== LISTING ==

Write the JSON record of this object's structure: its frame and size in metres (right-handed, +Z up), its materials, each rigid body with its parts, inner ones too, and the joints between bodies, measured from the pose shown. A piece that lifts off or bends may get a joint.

===
== LISTING ==

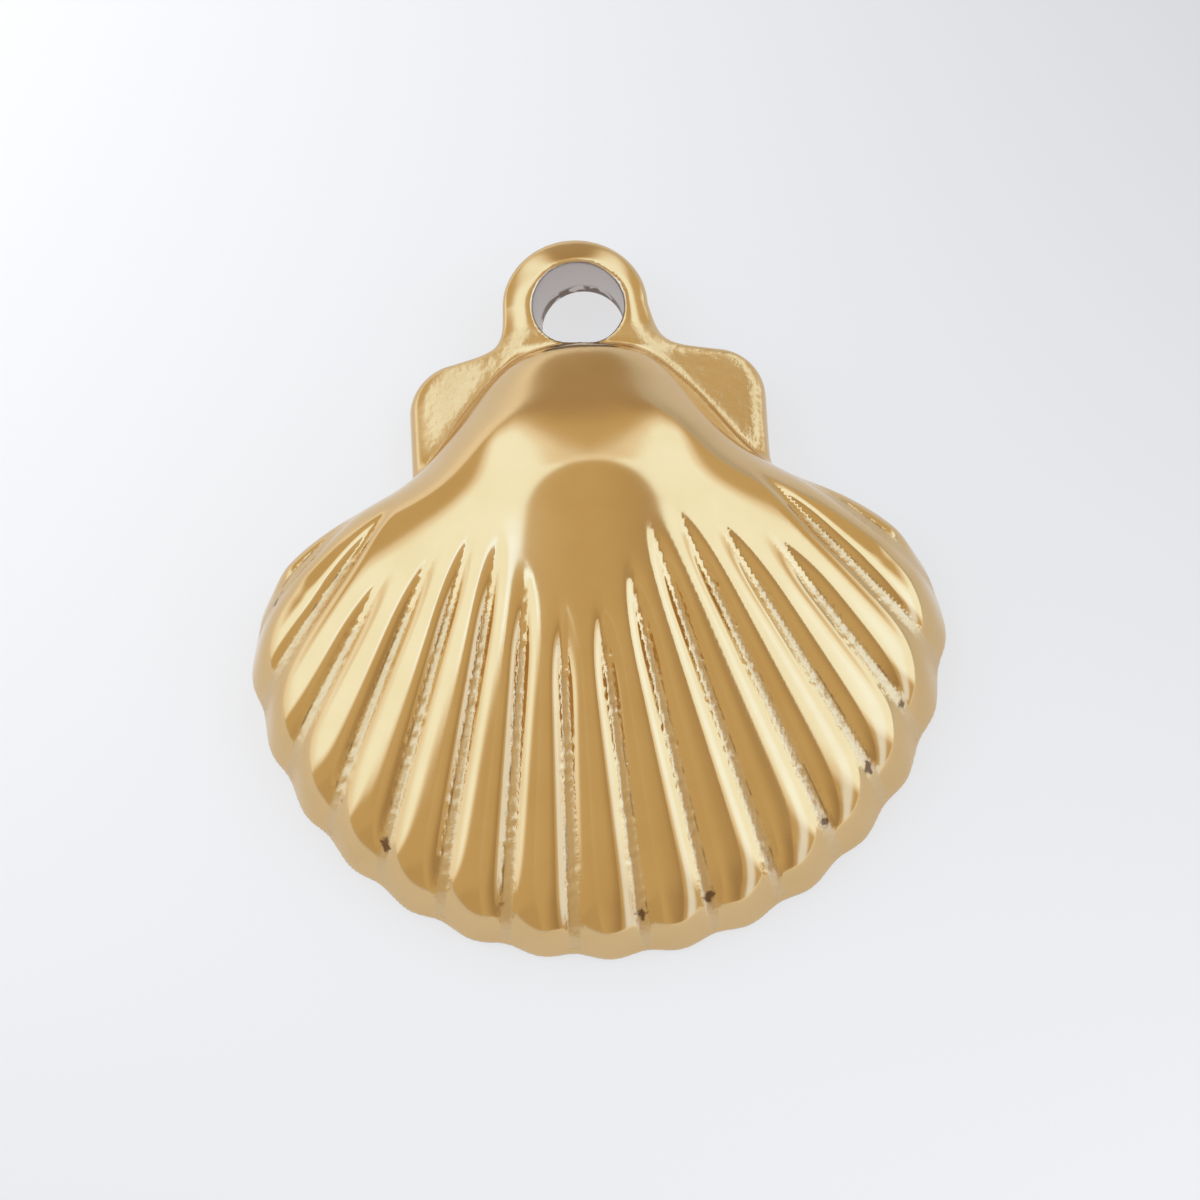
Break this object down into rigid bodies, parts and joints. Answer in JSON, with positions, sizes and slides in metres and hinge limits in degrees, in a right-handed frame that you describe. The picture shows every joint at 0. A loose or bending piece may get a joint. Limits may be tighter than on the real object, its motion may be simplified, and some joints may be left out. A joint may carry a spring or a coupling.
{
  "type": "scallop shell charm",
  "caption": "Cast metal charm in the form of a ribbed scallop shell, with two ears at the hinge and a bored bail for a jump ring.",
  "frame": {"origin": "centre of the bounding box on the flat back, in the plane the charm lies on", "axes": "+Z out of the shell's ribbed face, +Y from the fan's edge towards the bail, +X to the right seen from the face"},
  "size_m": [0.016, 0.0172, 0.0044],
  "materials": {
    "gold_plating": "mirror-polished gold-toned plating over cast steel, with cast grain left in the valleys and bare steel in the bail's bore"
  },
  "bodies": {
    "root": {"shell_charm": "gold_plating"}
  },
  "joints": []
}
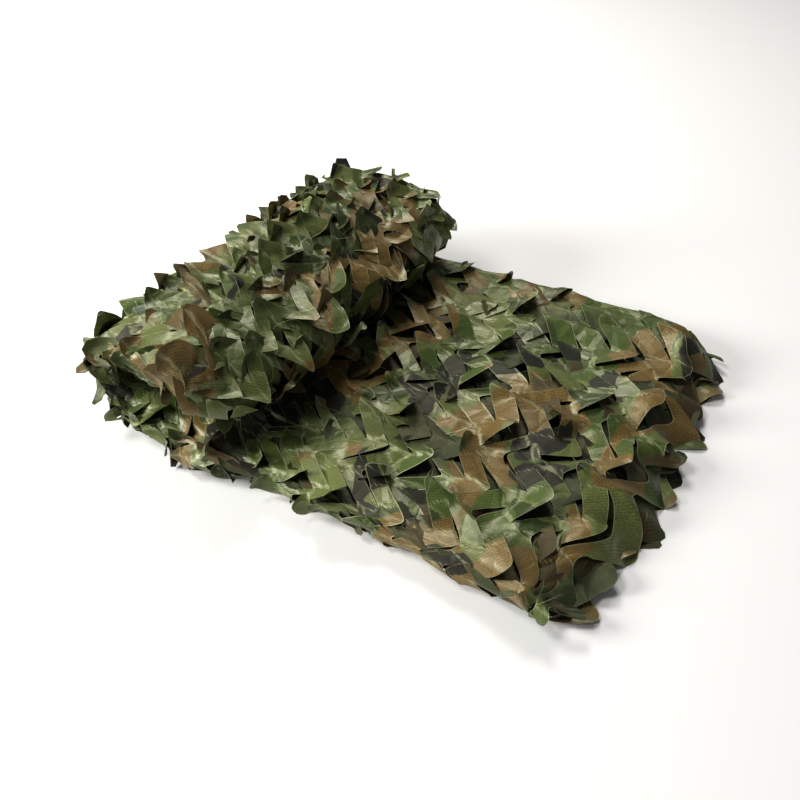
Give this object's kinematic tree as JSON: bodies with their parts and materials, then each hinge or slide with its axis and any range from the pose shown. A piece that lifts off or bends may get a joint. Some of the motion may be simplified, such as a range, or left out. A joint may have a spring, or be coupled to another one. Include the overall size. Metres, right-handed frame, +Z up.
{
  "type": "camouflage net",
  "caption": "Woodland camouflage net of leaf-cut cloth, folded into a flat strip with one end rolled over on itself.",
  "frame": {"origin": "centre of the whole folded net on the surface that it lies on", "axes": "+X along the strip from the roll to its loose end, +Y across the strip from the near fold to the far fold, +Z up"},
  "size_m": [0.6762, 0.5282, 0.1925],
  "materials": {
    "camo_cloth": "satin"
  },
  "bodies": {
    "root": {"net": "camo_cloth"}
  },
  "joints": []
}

===
== LISTING ==

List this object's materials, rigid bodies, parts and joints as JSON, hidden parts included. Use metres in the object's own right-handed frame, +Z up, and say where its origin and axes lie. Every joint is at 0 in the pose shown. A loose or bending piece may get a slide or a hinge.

===

DESCRIPTION OF THE TASK >>
Look through the entries and find each line that has the string "JSON". Copy those lines.

COMPLETED TASK >>
Write the JSON record of this object's structure: its frame and size in metres (right-handed, +Z up), its materials, each rigid body with its parts, inner ones too, and the joints between bodies, measured from the pose shown. A piece that lifts off or bends may get a joint.
Break this object down into rigid bodies, parts and joints. Answer in JSON, with positions, sizes and slides in metres and hinge limits in degrees, in a right-handed frame that you describe. The picture shows every joint at 0. A loose or bending piece may get a joint. Limits may be tighter than on the real object, its motion may be simplified, and some joints may be left out. A joint may carry a spring or a coupling.
Give this object's kinematic tree as JSON: bodies with their parts and materials, then each hinge or slide with its axis and any range from the pose shown. A piece that lifts off or bends may get a joint. Some of the motion may be simplified, such as a range, or left out. A joint may have a spring, or be coupled to another one. Include the overall size. Metres, right-handed frame, +Z up.
List this object's materials, rigid bodies, parts and joints as JSON, hidden parts included. Use metres in the object's own right-handed frame, +Z up, and say where its origin and axes lie. Every joint is at 0 in the pose shown. A loose or bending piece may get a slide or a hinge.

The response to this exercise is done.